*Your instructions*.
Output the lines below exactly, please, from the first line until the line with "with bowed-in corners.", counting both.

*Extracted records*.

* * * * *

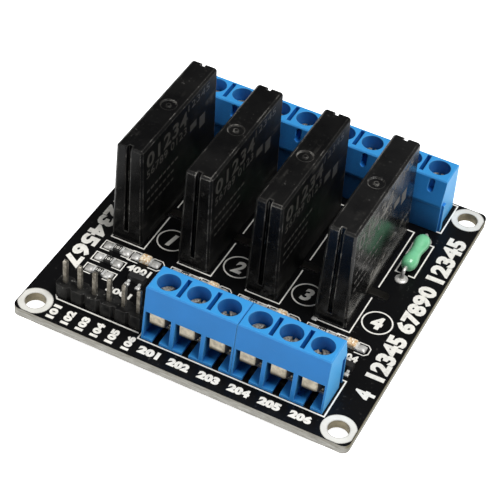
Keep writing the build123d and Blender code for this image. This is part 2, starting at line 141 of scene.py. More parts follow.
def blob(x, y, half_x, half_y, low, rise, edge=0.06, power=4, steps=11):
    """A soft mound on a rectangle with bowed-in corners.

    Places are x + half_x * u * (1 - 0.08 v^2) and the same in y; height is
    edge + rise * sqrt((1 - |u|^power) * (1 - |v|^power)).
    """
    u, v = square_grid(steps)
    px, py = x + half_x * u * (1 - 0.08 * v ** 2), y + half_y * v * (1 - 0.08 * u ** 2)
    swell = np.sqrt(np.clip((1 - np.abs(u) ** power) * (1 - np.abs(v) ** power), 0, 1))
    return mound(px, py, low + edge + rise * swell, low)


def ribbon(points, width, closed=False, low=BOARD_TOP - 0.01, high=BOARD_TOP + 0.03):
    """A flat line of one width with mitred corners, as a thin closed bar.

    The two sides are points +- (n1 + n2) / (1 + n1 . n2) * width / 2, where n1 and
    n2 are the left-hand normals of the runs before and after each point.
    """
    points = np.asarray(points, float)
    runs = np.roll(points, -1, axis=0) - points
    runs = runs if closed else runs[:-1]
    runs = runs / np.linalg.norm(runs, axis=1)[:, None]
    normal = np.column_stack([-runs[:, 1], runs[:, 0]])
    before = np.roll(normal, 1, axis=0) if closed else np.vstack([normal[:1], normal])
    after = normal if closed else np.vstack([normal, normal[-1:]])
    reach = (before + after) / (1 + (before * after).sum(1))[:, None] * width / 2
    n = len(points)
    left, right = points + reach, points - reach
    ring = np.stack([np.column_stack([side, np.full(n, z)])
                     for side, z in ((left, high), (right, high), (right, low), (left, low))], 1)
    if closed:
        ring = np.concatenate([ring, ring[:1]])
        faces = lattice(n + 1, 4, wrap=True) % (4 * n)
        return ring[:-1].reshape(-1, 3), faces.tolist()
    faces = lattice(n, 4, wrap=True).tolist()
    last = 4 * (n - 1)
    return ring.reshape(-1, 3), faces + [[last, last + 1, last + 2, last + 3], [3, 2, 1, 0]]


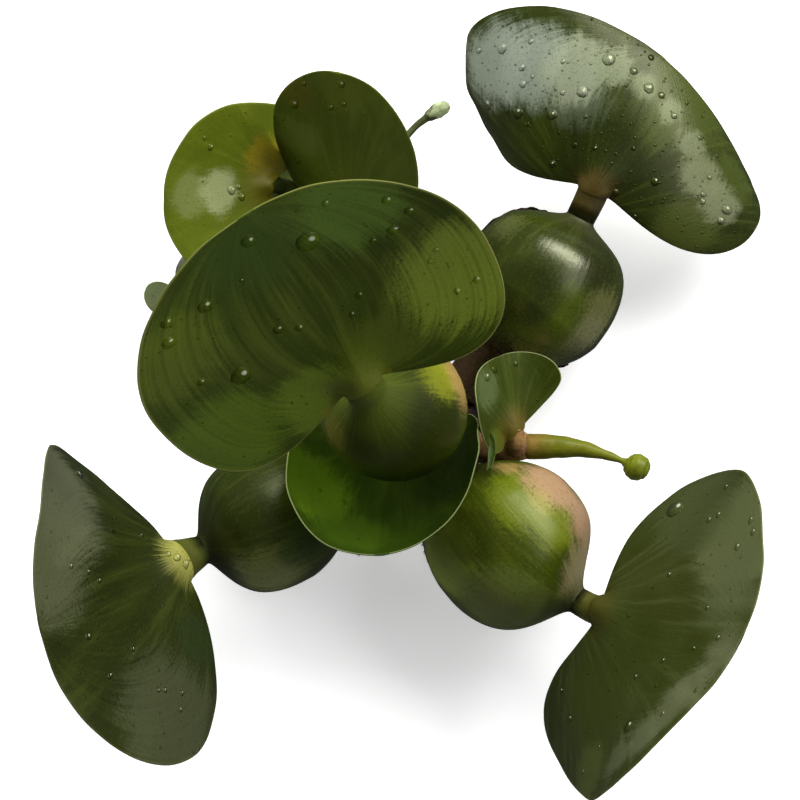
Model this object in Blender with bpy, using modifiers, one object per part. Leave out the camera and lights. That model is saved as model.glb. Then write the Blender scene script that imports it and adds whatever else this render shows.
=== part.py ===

* * * * *

*Exercise solution*.
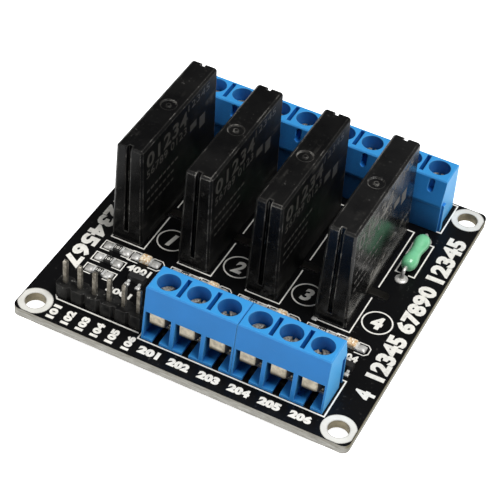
Keep writing the build123d and Blender code for this image. This is part 2, starting at line 141 of scene.py. More parts follow.
def blob(x, y, half_x, half_y, low, rise, edge=0.06, power=4, steps=11):
    """A soft mound on a rectangle with bowed-in corners.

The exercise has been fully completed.